Exercise instructions: Copy out the line that contains "shoe.data.set_sharp_from_angle(angle=math.radians(SHARP_ANGLE))", the line that contains "before = set(bpy.data.objects)", and every line between them, exactly, and nothing else.

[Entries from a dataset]
::::::::

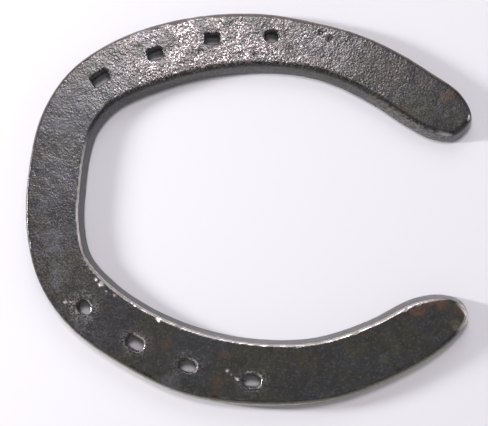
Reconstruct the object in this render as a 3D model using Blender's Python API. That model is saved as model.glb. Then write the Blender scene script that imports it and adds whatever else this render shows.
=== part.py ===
"""Hand-forged steel horseshoe: one bar turned into an open C, with eight nail holes.

Metres, +Z up. The shoe lies flat with its underside on Z = 0. +X runs from the toe to the heels,
and +Y points to the narrower branch. The origin is the middle of the shoe's box, at the underside.
"""

import math

import bmesh
import bpy
from mathutils import Matrix, Vector

MM = 0.001

# Driving dimensions, in millimetres.
THICKNESS = 8.0
OUTLINE_STEPS = 5
HEEL_BLEND_STATIONS = 2
SHARP_ANGLE = 35

# The plan of the bar at its widest level, as pairs of points across it: outer edge, inner edge.
# They run from the heel of the +Y branch round the toe to the heel of the -Y branch. The third
# number of a point is how worn the upper corner is there: 0 is still sharp, 1 is well rounded.
HEEL_TIP_UPPER = (78.0, 30.5, 0.8)
HEEL_TIP_LOWER = (75.6, -35.4, 0.7)
STATIONS = (
    ((76.5, 35.5, 0.7), (76.0, 26.5, 0.8)),
    ((72.5, 41.0, 0.6), (71.5, 23.5, 1.0)),
    ((64.5, 46.5, 0.5), (64.5, 24.0, 1.0)),
    ((52.5, 54.0, 0.4), (55.5, 28.5, 1.0)),
    ((38.5, 60.5, 0.3), (42.5, 37.0, 1.0)),
    ((23.0, 65.0, 0.8), (26.5, 44.5, 1.0)),
    ((5.0, 68.0, 1.0), (8.5, 47.5, 1.0)),
    ((-14.5, 67.5, 1.0), (-9.8, 46.6, 1.0)),
    ((-32.5, 64.0, 1.0), (-28.7, 42.1, 1.0)),
    ((-48.5, 57.5, 0.2), (-45.5, 34.9, 1.0)),
    ((-63.2, 46.8, 0.0), (-52.4, 27.5, 0.6)),
    ((-72.6, 31.4, 0.0), (-55.2, 20.0, 0.1)),
    ((-76.6, 13.0, 0.0), (-57.0, 7.5, 0.0)),
    ((-77.1, -8.0, 0.0), (-57.5, -5.0, 0.0)),
    ((-72.7, -25.9, 0.0), (-55.0, -16.5, 0.1)),
    ((-62.3, -40.8, 0.0), (-46.5, -26.0, 0.1)),
    ((-44.4, -53.8, 0.0), (-33.0, -35.0, 0.0)),
    ((-22.0, -64.3, 0.1), (-15.5, -42.0, 0.0)),
    ((5.0, -68.0, 1.0), (4.0, -45.5, 0.0)),
    ((29.8, -65.9, 1.0), (23.0, -45.0, 0.0)),
    ((50.4, -58.3, 1.0), (41.5, -39.0, 0.0)),
    ((65.7, -49.5, 1.0), (56.5, -31.5, 0.2)),
    ((73.0, -43.0, 0.9), (66.5, -30.0, 0.3)),
    ((75.6, -38.8, 0.8), (73.3, -32.0, 0.3)),
)

# The bar's section, from the underside up. At each height, how far the side stands back from the
# widest plan: the outer side where its corner is sharp and where it is worn, then the inner side.
# The outer side is upright; the inner side leans back as it rises.
SECTION = (
    (0.0, (0.8, 0.8), (0.6, 0.6)),
    (0.3, (0.3, 0.3), (0.2, 0.2)),
    (1.0, (0.0, 0.0), (0.0, 0.0)),
    (4.0, (0.0, 0.0), (0.7, 0.7)),
    (6.8, (0.2, 0.4), (1.35, 1.5)),
    (7.5, (0.35, 0.8), (1.55, 2.0)),
    (THICKNESS, (0.65, 1.5), (2.05, 2.9)),
)

# Nail holes: centre on the upper face, angle of the long side from +X in degrees, length, width,
# corner radius. They were punched by hand, so no two are the same.
NAIL_HOLES = (
    ("upper_1", -52.0, 44.7, 34, 6.4, 4.1, 0.7),
    ("upper_2", -33.0, 53.3, 18, 5.3, 4.1, 1.2),
    ("upper_3", -13.2, 58.5, 4, 5.1, 3.8, 0.7),
    ("upper_4", 7.4, 59.6, -6, 4.2, 4.1, 1.6),
    ("lower_1", -57.1, -34.6, -58, 4.9, 4.2, 1.7),
    ("lower_2", -39.5, -46.8, -30, 6.6, 4.5, 2.0),
    ("lower_3", -21.4, -54.6, -16, 6.2, 4.4, 2.0),
    ("lower_4", 0.6, -59.7, -3, 6.3, 4.4, 1.9),
)
NAIL_HOLE_FOOT_SCALE = 0.92
CORNER_STEPS = 4
CUTTER_OVERHANG = 2.0


def clear_scene():
    for old in list(bpy.data.objects):
        bpy.data.objects.remove(old, do_unlink=True)


def forged_steel():
    """Dark, oiled mill scale over steel."""
    material = bpy.data.materials.new("forged_steel")
    material.use_nodes = True
    shader = material.node_tree.nodes["Principled BSDF"]
    shader.inputs["Base Color"].default_value = (0.075, 0.072, 0.068, 1.0)
    shader.inputs["Metallic"].default_value = 0.85
    shader.inputs["Roughness"].default_value = 0.38
    return material


def spline_span(before, start, end, after, steps):
    """Points from start up to, not including, end on a centripetal Catmull-Rom curve."""
    gap_before = math.sqrt((start - before).length)
    gap = math.sqrt((end - start).length)
    gap_after = math.sqrt((after - end).length)
    slope_start = (start - before) / gap_before - (end - before) / (gap_before + gap) + (end - start) / gap
    slope_end = (end - start) / gap - (after - start) / (gap + gap_after) + (after - end) / gap_after
    slope_start *= gap
    slope_end *= gap
    points = []
    for step in range(steps):
        t = step / steps
        point = (2 * t**3 - 3 * t**2 + 1) * start + (t**3 - 2 * t**2 + t) * slope_start
        point += (-2 * t**3 + 3 * t**2) * end + (t**3 - t**2) * slope_end
        points.append(point)
    return points


def closed_spline(controls, steps):
    count = len(controls)
    points = []
    for index in range(count):
        before = controls[index - 1]
        end = controls[(index + 1) % count]
        after = controls[(index + 2) % count]
        points += spline_span(before, controls[index], end, after, steps)
    return points


def plan_outline():
    """The widest outline, centred on its box, as (x, y, wear). It starts at the +Y heel tip and runs
    over the outer edge to the other heel tip, then back over the inner edge."""
    outer = [Vector(pair[0]) for pair in STATIONS]
    inner = [Vector(pair[1]) for pair in reversed(STATIONS)]
    controls = [Vector(HEEL_TIP_UPPER)] + outer + [Vector(HEEL_TIP_LOWER)] + inner
    points = closed_spline(controls, OUTLINE_STEPS)
    xs = [point.x for point in points]
    ys = [point.y for point in points]
    middle = Vector(((min(xs) + max(xs)) / 2, (min(ys) + max(ys)) / 2, 0.0))
    return [point - middle for point in points]


def inward_normals(outline):
    count = len(outline)
    normals = []
    for index in range(count):
        along = outline[(index + 1) % count] - outline[index - 1]
        normals.append(Vector((-along.y, along.x)).normalized())
    return normals


def inner_share(index, count):
    """0 on the outer edge, 1 on the inner edge, with a smooth change round each heel tip."""
    blend = HEEL_BLEND_STATIONS * OUTLINE_STEPS
    past_lower_tip = index - count / 2
    past_upper_tip = index if index < count / 4 else index - count
    nearest = past_lower_tip if abs(past_lower_tip) < abs(past_upper_tip) else -past_upper_tip
    t = min(max(nearest / blend + 0.5, 0.0), 1.0)
    return t * t * (3 - 2 * t)


def between(start, end, share):
    return start + (end - start) * share


def bar_mesh(outline):
    """The bar as a stack of outlines, one for each level of the section, closed top and bottom."""
    count = len(outline)
    normals = inward_normals(outline)
    mesh = bmesh.new()
    rings = []
    for height, (outer_sharp, outer_worn), (inner_sharp, inner_worn) in SECTION:
        ring = []
        for index in range(count):
            wear = outline[index].z
            outer_back = between(outer_sharp, outer_worn, wear)
            inner_back = between(inner_sharp, inner_worn, wear)
            back = between(outer_back, inner_back, inner_share(index, count))
            point = outline[index].to_2d() + normals[index] * back
            ring.append(mesh.verts.new((point.x * MM, point.y * MM, height * MM)))
        rings.append(ring)
    for lower, upper in zip(rings, rings[1:]):
        for index in range(count):
            after = (index + 1) % count
            mesh.faces.new((lower[index], lower[after], upper[after], upper[index]))
    close_end(mesh, rings[-1], True)
    close_end(mesh, rings[0], False)
    return mesh


def close_end(mesh, ring, faces_up):
    """Strips from the outer to the inner edge, between points that face each other."""
    half = len(ring) // 2
    for index in range(half):
        corners = [ring[index], ring[index + 1], ring[-index - 1], ring[-index]]
        if index == 0:
            corners.pop()
        if index == half - 1:
            corners.pop(1)
        if not faces_up:
            corners.reverse()
        mesh.faces.new(corners)


def rounded_rectangle(length, width, corner):
    points = []
    centres = ((1, 1, 0.0), (-1, 1, 0.5), (-1, -1, 1.0), (1, -1, 1.5))
    for x_side, y_side, start in centres:
        centre = Vector((x_side * (length / 2 - corner), y_side * (width / 2 - corner)))
        for step in range(CORNER_STEPS + 1):
            angle = math.pi * (start + 0.5 * step / CORNER_STEPS)
            points.append(centre + corner * Vector((math.cos(angle), math.sin(angle))))
    return points


def nail_cutter(name, x, y, turn, length, width, corner_radius):
    """A tapered punch, wider at the top, that stands past both faces of the bar."""
    section = rounded_rectangle(length, width, corner_radius)
    slope = (1 - NAIL_HOLE_FOOT_SCALE) / THICKNESS
    heading = Matrix.Rotation(math.radians(turn), 2)
    rings = []
    mesh = bmesh.new()
    for height in (-CUTTER_OVERHANG, THICKNESS + CUTTER_OVERHANG):
        scale = 1 - slope * (THICKNESS - height)
        ring = []
        for corner in section:
            point = Vector((x, y)) + heading @ corner * scale
            ring.append(mesh.verts.new((point.x * MM, point.y * MM, height * MM)))
        rings.append(ring)
    count = len(section)
    for index in range(count):
        after = (index + 1) % count
        mesh.faces.new((rings[0][index], rings[0][after], rings[1][after], rings[1][index]))
    mesh.faces.new(list(reversed(rings[0])))
    mesh.faces.new(rings[1])
    cutter = new_object(name, mesh)
    cutter.hide_render = True
    cutter.display_type = "WIRE"
    return cutter


def new_object(name, mesh):
    data = bpy.data.meshes.new(name)
    mesh.normal_update()
    mesh.to_mesh(data)
    mesh.free()
    thing = bpy.data.objects.new(name, data)
    bpy.context.scene.collection.objects.link(thing)
    return thing


def punch(shoe, cutter):
    cut = shoe.modifiers.new(cutter.name, "BOOLEAN")
    cut.operation = "DIFFERENCE"
    cut.solver = "EXACT"
    cut.object = cutter


def build_shoe():
    outline = plan_outline()
    shoe = new_object("shoe", bar_mesh(outline))
    shoe.data.materials.append(forged_steel())
    shoe.data.shade_smooth()
    shoe.data.set_sharp_from_angle(angle=math.radians(SHARP_ANGLE))
    for number, *place_and_size in NAIL_HOLES:
        punch(shoe, nail_cutter(f"nail_cutter_{number}", *place_and_size))
    return shoe


clear_scene()
build_shoe()
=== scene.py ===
"""Looks of the hand-forged steel horseshoe: its hammered skin, its steel, and a pale studio round it."""

import itertools
from types import SimpleNamespace

import bmesh
import bpy
import numpy as np
from mathutils import Matrix, Vector, kdtree


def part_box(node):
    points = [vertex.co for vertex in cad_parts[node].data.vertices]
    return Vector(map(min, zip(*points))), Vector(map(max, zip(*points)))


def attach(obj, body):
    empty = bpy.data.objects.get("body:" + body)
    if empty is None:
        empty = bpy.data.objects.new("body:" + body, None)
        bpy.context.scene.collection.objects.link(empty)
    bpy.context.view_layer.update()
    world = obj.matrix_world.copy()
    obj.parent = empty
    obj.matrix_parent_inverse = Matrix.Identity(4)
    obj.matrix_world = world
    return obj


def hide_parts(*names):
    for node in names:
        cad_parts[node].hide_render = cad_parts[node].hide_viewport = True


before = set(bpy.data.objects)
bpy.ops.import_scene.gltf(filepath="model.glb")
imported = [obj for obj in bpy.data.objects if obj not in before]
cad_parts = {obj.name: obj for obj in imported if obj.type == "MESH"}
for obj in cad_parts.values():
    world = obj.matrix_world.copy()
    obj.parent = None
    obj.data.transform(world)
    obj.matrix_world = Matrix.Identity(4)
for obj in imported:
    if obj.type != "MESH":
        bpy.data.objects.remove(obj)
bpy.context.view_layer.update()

MM = 0.001
LOW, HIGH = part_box("shoe")
THICKNESS = HIGH.z - LOW.z

# The even mesh that carries the skin.
VOXEL = 0.42 * MM
WELD = 0.001 * MM
UNDERSIDE_HEIGHT = 0.15 * THICKNESS
UNDERSIDE_SHARE = 0.25
RIM_LEVEL = 0.01 * MM
RIM_STEEPNESS = 0.3
RIM_STEPS = 8

# Heights and depths of the skin's relief.
HAMMER_WAVE = 0.09 * MM
RIPPLE = 0.02 * MM
GRAIN = 0.035 * MM
SMALL_PIT = 0.06 * MM
LARGE_PIT = 0.15 * MM
NICK = 0.22 * MM
CORNER_WAVE = 0.04 * MM
RIM_DENT = 0.06 * MM
CHIP = 0.18 * MM
DEEP_PIT = 0.30 * MM
FLARE = 0.8 * MM
BUMP = 0.10 * MM

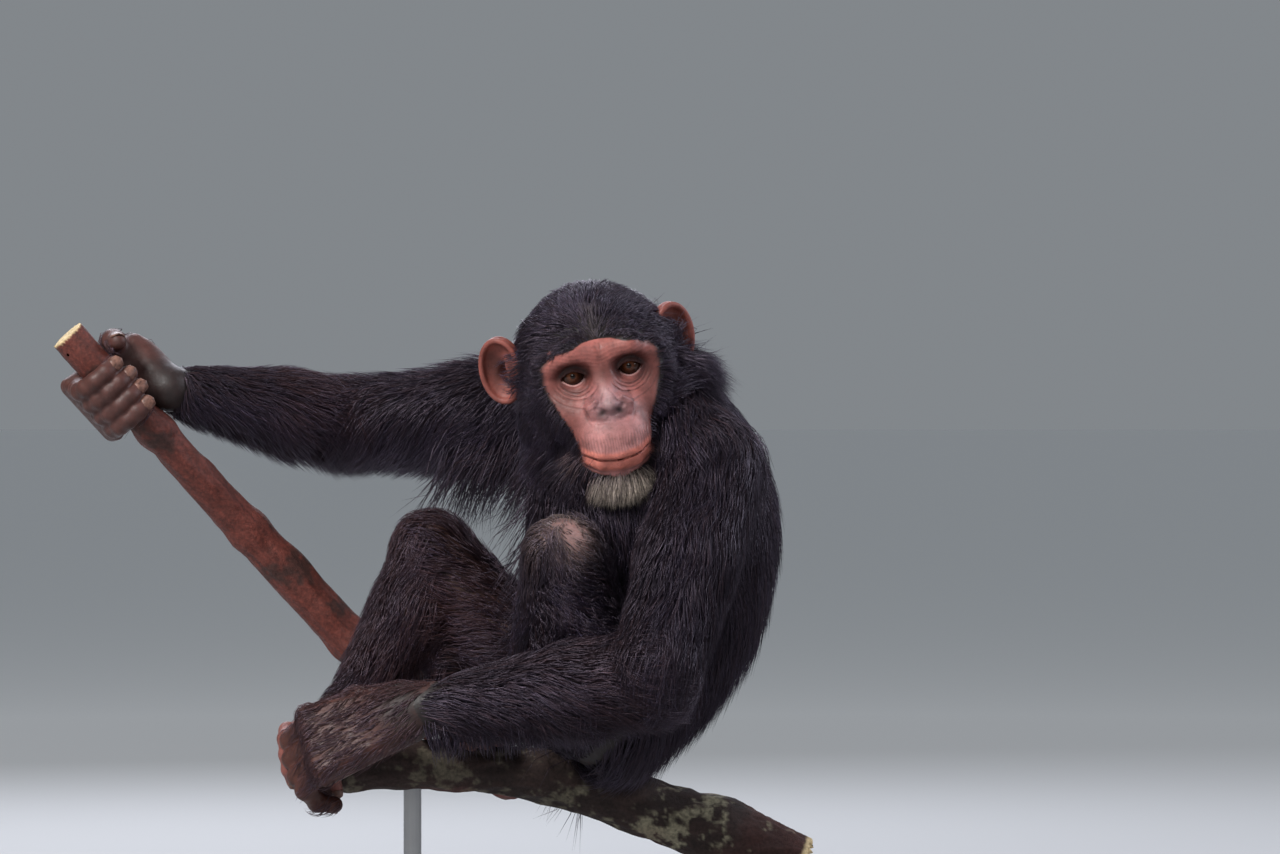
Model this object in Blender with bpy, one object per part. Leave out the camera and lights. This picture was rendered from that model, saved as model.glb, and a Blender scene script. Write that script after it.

::::::::

Correct result:
    shoe.data.set_sharp_from_angle(angle=math.radians(SHARP_ANGLE))
    for number, *place_and_size in NAIL_HOLES:
        punch(shoe, nail_cutter(f"nail_cutter_{number}", *place_and_size))
    return shoe


clear_scene()
build_shoe()
=== scene.py ===
"""Looks of the hand-forged steel horseshoe: its hammered skin, its steel, and a pale studio round it."""

import itertools
from types import SimpleNamespace

import bmesh
import bpy
import numpy as np
from mathutils import Matrix, Vector, kdtree


def part_box(node):
    points = [vertex.co for vertex in cad_parts[node].data.vertices]
    return Vector(map(min, zip(*points))), Vector(map(max, zip(*points)))


def attach(obj, body):
    empty = bpy.data.objects.get("body:" + body)
    if empty is None:
        empty = bpy.data.objects.new("body:" + body, None)
        bpy.context.scene.collection.objects.link(empty)
    bpy.context.view_layer.update()
    world = obj.matrix_world.copy()
    obj.parent = empty
    obj.matrix_parent_inverse = Matrix.Identity(4)
    obj.matrix_world = world
    return obj


def hide_parts(*names):
    for node in names:
        cad_parts[node].hide_render = cad_parts[node].hide_viewport = True


before = set(bpy.data.objects)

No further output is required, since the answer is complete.